From: Paul M. <pau...@re...> - 2007-02-09 10:23:47
|
On Fri, Feb 09, 2007 at 10:32:49AM +0100, Manuel Lauss wrote: > On Fri, Feb 09, 2007 at 05:34:24PM +0900, Paul Mundt wrote: > > On Thu, Feb 08, 2007 at 12:02:47PM +0100, Manuel Lauss wrote: > > > On Thu, Feb 08, 2007 at 05:26:23PM +0900, Paul Mundt wrote: > > > > Assuming no luck and you hit the same problem again, but at a different > > > > offset, and it's repeatable, can you walk the page tables and print out > > > > the pgprot encoding as well as the corresponding pfn << PAGE_SHIFT for > > > > each remapped PTE? > > > > > > That may take a (long) while, I don't know yet where to start :) > > > > > Try this.. > > Thank you. > > Courisouly, with the dumping enabled the oops did not occur > the first 3 times, strange, but after a another reset it is > as oops-happy as ever. > > This is the log of the first few *working* cases: > http://mlau.at/sh/sh4-ptedumper.txt > > And here from the oopsing ones: > http://mlau.at/sh/sh4-ptedumper-2.txt > http://mlau.at/sh/sh4-ptedumper-3.txt > > I'll try to find something with the JTAG probe next. > The page tables look perfectly sane, so that's quite interesting.

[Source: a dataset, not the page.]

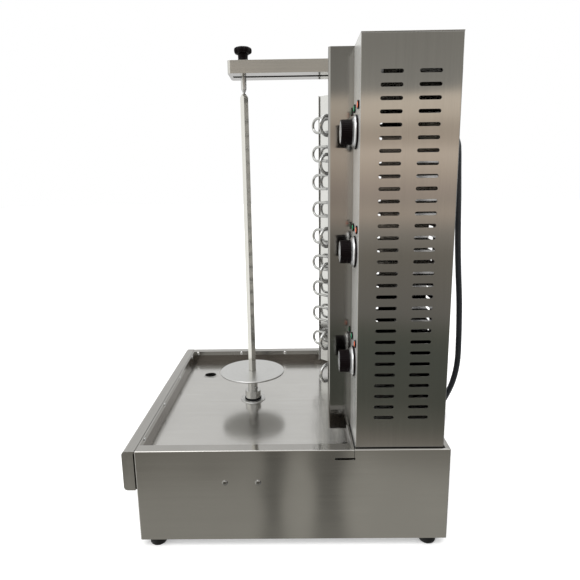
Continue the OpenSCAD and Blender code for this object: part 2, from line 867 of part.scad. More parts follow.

At least we know it's not a problem of a bogus page table mapping, or pgprot oddities. The next thing to try would be to pre-fault the translation and make sure it's in the TLB so we don't take a TLB miss for the dying page to see if the issue persists for that page, or if it's bumped to the next one. You're clearly on a system that has the old-style PTEA, that might be something else to look at (and that's also set in the update_mmu_cache() path). The fact that this fault happens at a fixed location suggestions that it's not actually having a problem faulting in the translation, so I would imagine you're not going to find much in the TLB miss case. Once you've pre-faulted the page, please try to dump the whole page and see if it manages to blow up at that same location. You can setup the translation with: pte_t entry = pfn_pte(0x18000000 >> PAGE_SHIFT, pgprot); update_mmu_cache(NULL, 0xc0600000, entry); or you can of course just hack something stupid in to the dump code to pre-fault and bail out early (ie, a dummy read for every PTE). The next question would be what register you have at 0x18000ff0, whether you can use 16 or 32-bit reads, and if so, whether it's the same location that blows up. The fact it worked the first few times and it's an uncached mapping almost suggests a timing problem, oddly. |